Why do the terms begging/end in different years than OTL? Is there a scenario where elections are put off course and occur in midterm years?

That's kind of the point of West Wing, I believe :confused: (as well as the reason why it's so hard to make a believable timeline for it without screwing up American electoral history entirely).
I think the still-ongoing (last time I checked) "2010 presidential election" game had been fleshed out enough that there's a full "official" (in-game) list of Presidents. No idea if that's correct though.
 
An alternative: for the 1974 election, rather than defeating Reagan, Hubert Humphrey defeats Nelson Rockefeller.

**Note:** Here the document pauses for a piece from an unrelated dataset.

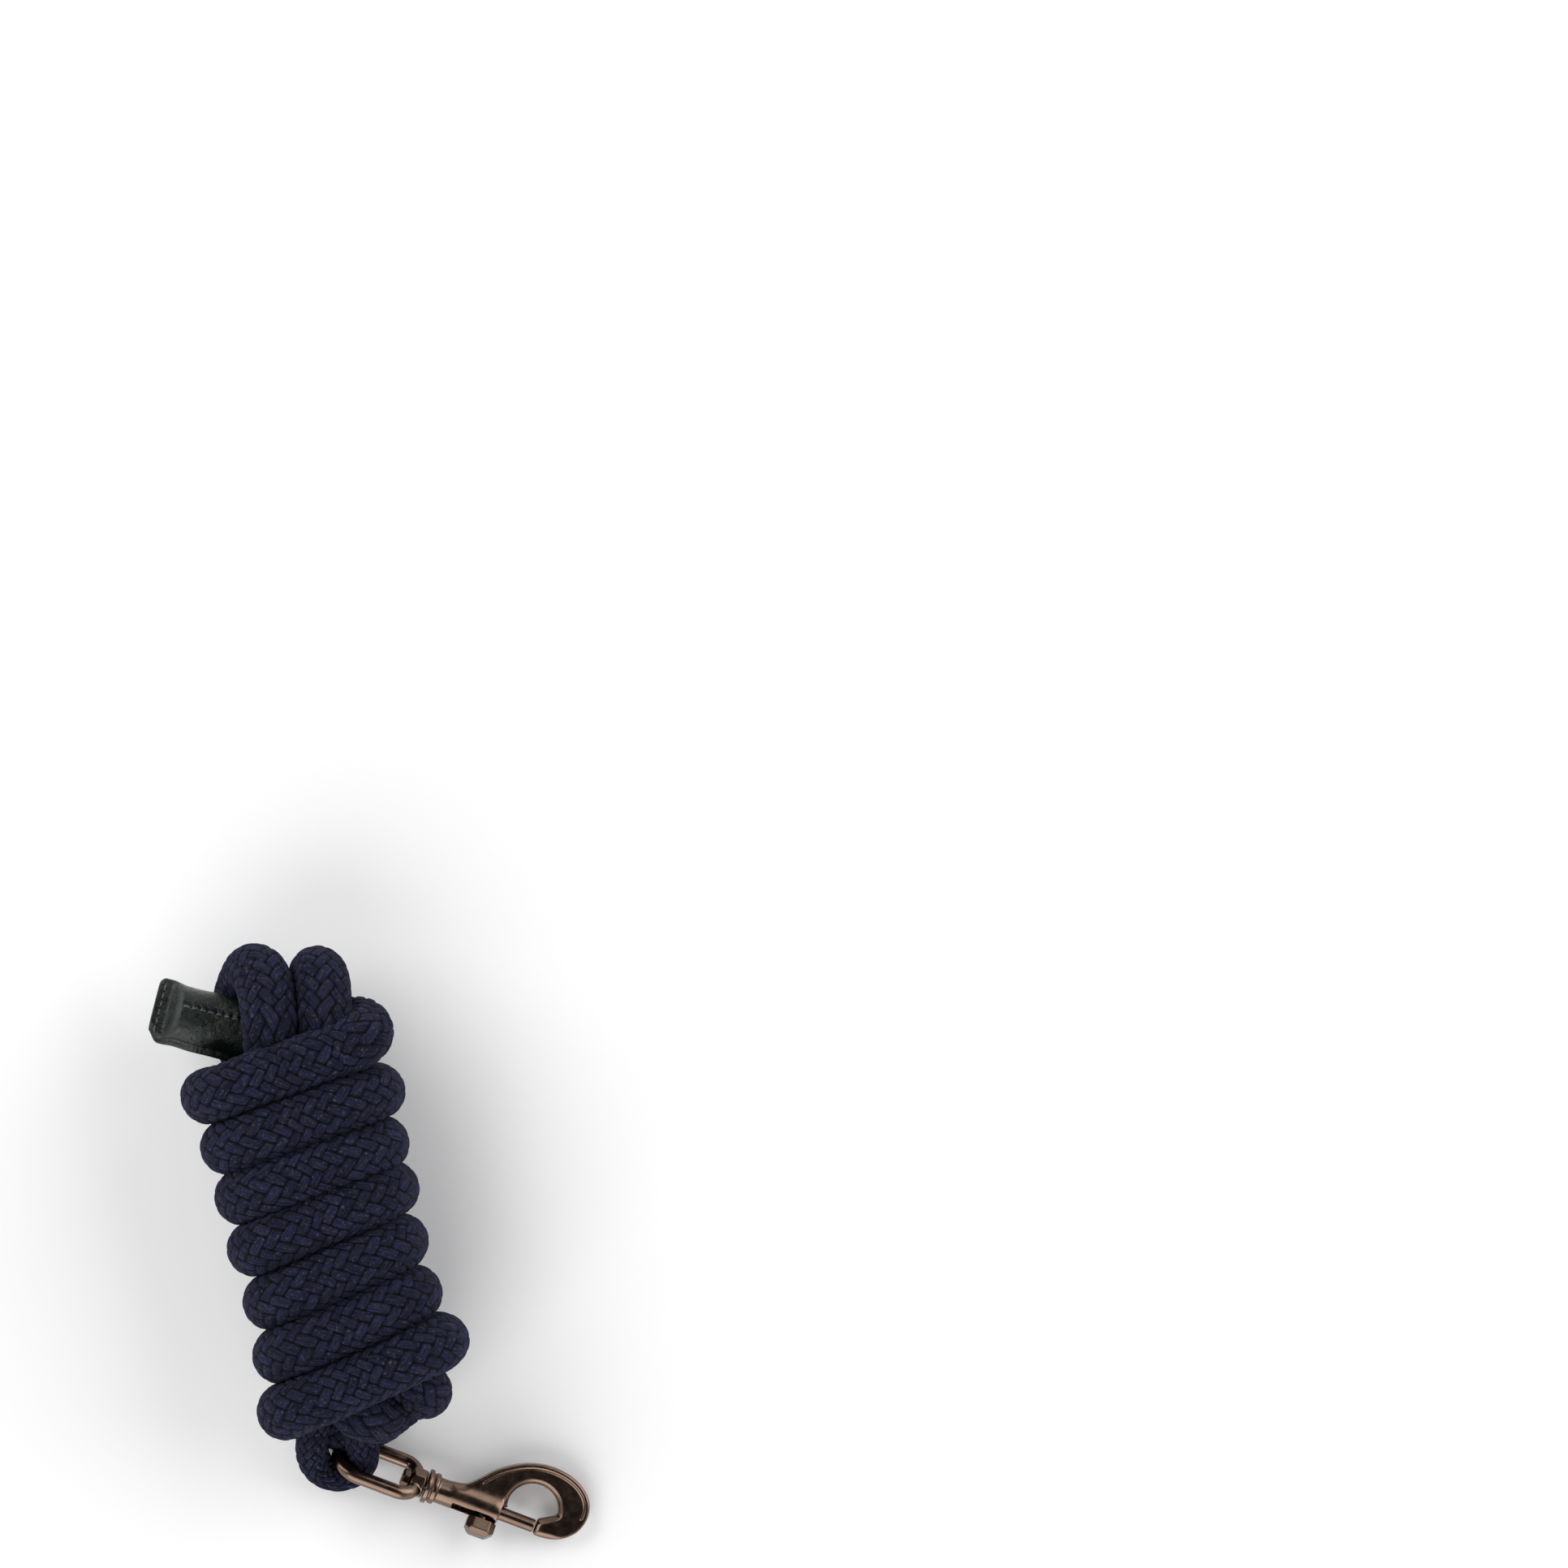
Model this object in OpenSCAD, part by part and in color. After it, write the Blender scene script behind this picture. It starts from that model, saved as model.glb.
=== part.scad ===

This allows Lassiter to be the ATL equivalent of Reagan in every way.
 
That's kind of the point of West Wing, I believe :confused: (as well as the reason why it's so hard to make a believable timeline for it without screwing up American electoral history entirely).
I think the still-ongoing (last time I checked) "2010 presidential election" game had been fleshed out enough that there's a full "official" (in-game) list of Presidents. No idea if that's correct though.

There was...I was in charge of making the list graphic. I will post what we had.

Basically, since Reagan was mentioned on the show, that limited a lot of options for where to put things.

We came to the conclusion that in July of 1985, Reagan suffered a stroke, and there was a bit of a constitutional crisis. The problem was that the Vice President refused to sign the letter, and the cabinet was all away for the weekend. So George P. Bush (AH person unrelated to the OTL Bush) became Acting President. The Congress and the Supreme Court, along with Acting President Bush, moved up the elections by 2 years since 1984 just got done. Sort of works.